Decisions on where to go, what to do, who to marry, what and where to study, how to dress and much more are made for women by gatekeepers of society under this idea that the world outside the home is not safe for women.
What do you do to relax? What is your guilty pleasure?
Well, I do a few things to relax and one of my favourite is working out. Going to the gym, hiking outdoors, those things keep me strong and healthy, I love to read about everything that seems interesting to me, fiction and non-fiction because this satisfies my curiosity and provides much needed escapism, I watch Netflix a lot and I like to listen to rap music.
What last words would you leave with women inspired by you?
Everyone was created for a special and amazing purpose. I think sometimes, as women, we lose sight of that because it is easy to get caught up in day-to-day activities but it is okay to push the boundaries.
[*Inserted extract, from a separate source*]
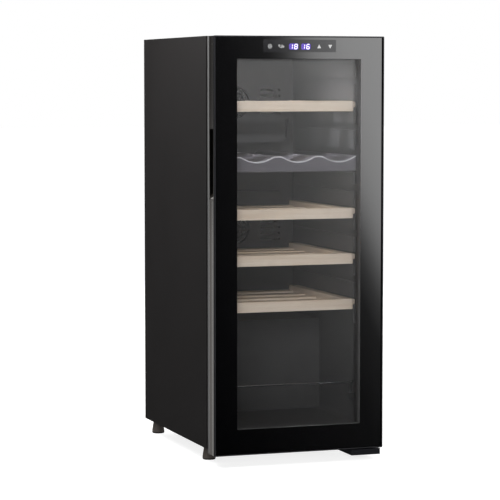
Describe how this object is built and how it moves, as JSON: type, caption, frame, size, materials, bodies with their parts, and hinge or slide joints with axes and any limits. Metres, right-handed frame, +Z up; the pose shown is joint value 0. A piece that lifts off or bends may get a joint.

There is greatness to be attained and I encourage women to strive for that, in business, art, fashion, academia, religious institutions, professions, politics and everywhere else. I spoke to a 27-year-old lady in Gombe who told me I inspired her to run for office and she may not have won but I am so pleased to be the person that inspires the idea of such possibilities and goals for some women.
Thomas Sankara said, “The revolution and women’s liberation go together. We do not talk of women’s emancipation as an act of charity or because of a surge of human compassion. It is a basic necessity for the triumph of the revolution. Women hold up the other half of the sky”. I really hope both men and women will collaborate for a more inclusive society, for the prosperity and development of our dear nation.